American markets closed with gains but, US equity futures today are on a slippery slope, largely due to the pressure from rising Treasury yields. The yield on 10-year securities broke through the local high of 1.55%, signaling the resumption of the rally after a brief respite:

For a short period following the Fed September meeting, Treasury yields have been rising thanks to the rise of real interest rate (as seen from the recovery of TIPS yield). The inflation premium apparently again has become the main component cause of the rally in yields. Yesterday, the 5-year average expected inflation premium jumped 6 bps, from 2.53 to 2.59%. Since the start of 2021, intraday increments of the bonds’ inflation premium were stronger in only 5% of cases:

Inflation expectations keep rising in the wake of rising energy prices, which set the stage for higher costs for firms, which may eventually be forced to transfer this pressure onto consumers.

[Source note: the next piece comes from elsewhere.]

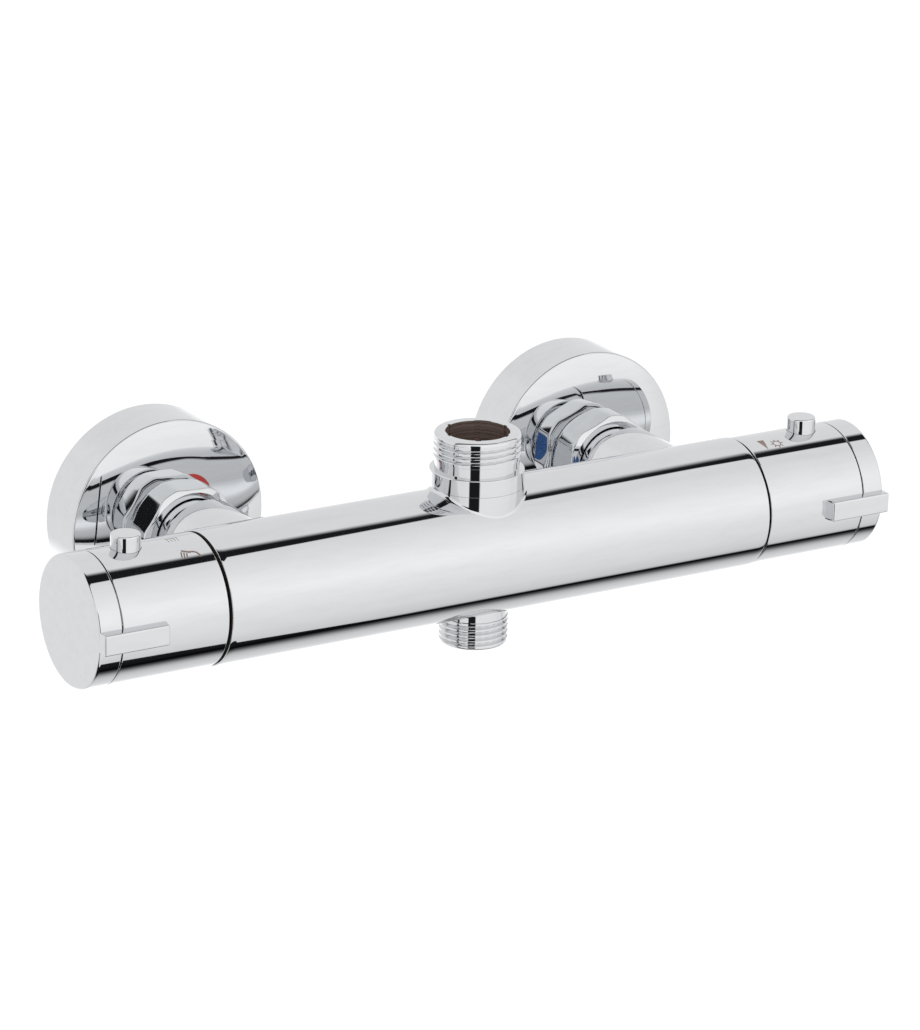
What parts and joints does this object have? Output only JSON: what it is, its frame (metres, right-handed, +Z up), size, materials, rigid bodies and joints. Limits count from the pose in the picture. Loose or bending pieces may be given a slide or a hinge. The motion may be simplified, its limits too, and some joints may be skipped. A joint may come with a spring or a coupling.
{
  "type": "thermostatic shower valve",
  "caption": "Wall-mounted thermostatic bar shower valve with two levered end handles, stop buttons, top and bottom outlets and round wall plates.",
  "frame": {"origin": "on the wall plane, midway between the middles of the two inlets", "axes": "+X along the bar from the hot inlet to the cold inlet, +Y into the wall, +Z up"},
  "size_m": [0.274, 0.1103, 0.0671],
  "materials": {
    "chrome": "polished chrome plate on brass",
    "machined_brass": "turned brass, unplated",
    "rubber_black": "matt black rubber",
    "spring_steel": "drawn spring steel",
    "ivory_plastic": "matt moulded plastic",
    "white_plastic": "matt moulded plastic",
    "orange_plastic": "matt moulded plastic",
    "grey_plastic": "matt moulded plastic",
    "ceramic_white": "lapped ceramic",
    "copper_alloy": "drawn copper alloy",
    "red_mark": "gloss printed film",
    "blue_mark": "gloss printed film"
  },
  "bodies": {
    "valve": {"valve_body": "chrome", "top_outlet": "chrome", "top_outlet_seal": "rubber_black", "bottom_outlet": "chrome", "hot_wall_union": "machined_brass", "cold_wall_union": "machined_brass", "hot_wall_plate": "chrome", "cold_wall_plate": "chrome", "wall_plate_seals": "rubber_black", "nut_retaining_rings": "spring_steel", "inlet_strainers": "rubber_black", "check_valve_cages": "ivory_plastic", "hot_check_spring": "spring_steel", "cold_check_spring": "spring_steel", "thermo_cartridge_nose": "ivory_plastic", "thermo_cartridge_housing": "ivory_plastic", "thermo_cartridge_nut": "machined_brass", "thermo_seals": "rubber_black", "thermo_return_spring": "spring_steel", "temperature_stop_ring": "white_plastic", "flow_cartridge_nose": "ivory_plastic", "flow_cartridge_housing": "ivory_plastic", "flow_cartridge_nut": "machined_brass", "flow_seals": "rubber_black", "flow_fixed_disc": "ceramic_white", "flow_stop_ring": "white_plastic", "hot_mark": "red_mark", "cold_mark": "blue_mark"},
    "hot_nut": {"hot_union_nut": "chrome"},
    "cold_nut": {"cold_union_nut": "chrome"},
    "hot_check": {"hot_check_poppet": "orange_plastic"},
    "cold_check": {"cold_check_poppet": "orange_plastic"},
    "thermo_slider": {"thermo_piston": "grey_plastic", "wax_element": "copper_alloy", "thermo_pusher": "ivory_plastic"},
    "temperature_handle": {"temperature_sleeve": "chrome", "temperature_cap": "chrome", "temperature_lever": "chrome", "temperature_hub": "white_plastic", "temperature_hub_screw": "spring_steel", "thermo_spindle": "machined_brass", "temperature_button_spring": "spring_steel"},
    "temperature_stop_button": {"temperature_button": "chrome"},
    "flow_handle": {"flow_sleeve": "chrome", "flow_cap": "chrome", "flow_lever": "chrome", "flow_hub": "white_plastic", "flow_hub_screw": "spring_steel", "flow_spindle": "machined_brass", "flow_turning_disc": "ceramic_white", "flow_button_spring": "spring_steel"},
    "flow_stop_button": {"flow_button": "chrome"}
  },
  "joints": [
    {"name": "temperature_turn", "type": "hinge", "parent": "valve", "child": "temperature_handle", "pos_m": [0.115, -0.074, -0.003], "axis": [1, 0, 0], "range_deg": [-150, 60]},
    {"name": "thermo_slide", "type": "slide", "parent": "valve", "child": "thermo_slider", "axis": [1, 0, 0], "range_m": [-0.0016, 0.0007], "deforming": ["thermo_return_spring"]},
    {"name": "temperature_button_press", "type": "slide", "parent": "temperature_handle", "child": "temperature_stop_button", "axis": [0, 0, -1], "range_m": [0, 0.002], "stiffness_N_per_m": 900, "springref_m": -0.001, "deforming": ["temperature_button_spring"]},
    {"name": "flow_turn", "type": "hinge", "parent": "valve", "child": "flow_handle", "pos_m": [-0.115, -0.074, -0.003], "axis": [1, 0, 0], "range_deg": [-90, 90]},
    {"name": "flow_button_press", "type": "slide", "parent": "flow_handle", "child": "flow_stop_button", "axis": [0, 0, -1], "range_m": [0, 0.002], "stiffness_N_per_m": 900, "springref_m": -0.001, "deforming": ["flow_button_spring"]},
    {"name": "hot_nut_turn", "type": "hinge", "parent": "valve", "child": "hot_nut", "pos_m": [-0.075, -0.0258, 0], "axis": [0, 1, 0], "continuous": true},
    {"name": "cold_nut_turn", "type": "hinge", "parent": "valve", "child": "cold_nut", "pos_m": [0.075, -0.0258, 0], "axis": [0, 1, 0], "continuous": true},
    {"name": "hot_check_open", "type": "slide", "parent": "valve", "child": "hot_check", "axis": [0, -1, 0], "range_m": [0, 0.0025], "stiffness_N_per_m": 200, "springref_m": -0.001, "deforming": ["hot_check_spring"]},
    {"name": "cold_check_open", "type": "slide", "parent": "valve", "child": "cold_check", "axis": [0, -1, 0], "range_m": [0, 0.0025], "stiffness_N_per_m": 200, "springref_m": -0.001, "deforming": ["cold_check_spring"]}
  ],
  "couplings": [
    {"joint": "thermo_slide", "follows": "temperature_turn", "m_per_rad": 0.0006}
  ]
}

After a short break, the dollar went on the offensive again. Higher US rates stimulate the inflow of foreign investors into fixed income instruments. Before the Fed meeting in November, in which the policymakers are expected to clarify the prospects for tightening next year; the current policy of the Central Bank is likely to be slightly stimulating. So, this means that bonds in the US are depreciating, sometimes taking short pauses. Naturally, due to the trend in bonds, there is a high risk that risk assets will experience difficulties with growth. As alternative investment instruments, they offer ever higher returns.

Yesterday's data showed that the US economy is doing well, the service sector PMI from ISM more than met expectations, showing an increase from 61.7 to 61.9 points (59.9 points forecast). Creation of new firms have slowed down, labor costs have risen, and labor shortages persist. Costs remained generally elevated, indicating the risk of higher consumer prices in the coming months, i.e. inflation. The corresponding sub-index rose from 75.4 to 77.5 points and is at its highest since 2008.

The biggest event of economic calendar today is ADP report which is the first part of US labor data in the NFP week. A gain of 428K is expected, but the number could easily beat forecasts given positive preliminary employment data and retreat of Covid in the US in early September, which, as recent history shows, creates the risk of underestimating the positive dynamics of hiring. In case of positive news, the dollar index will likely be poised to target resistance at the previous local high (level 94.50).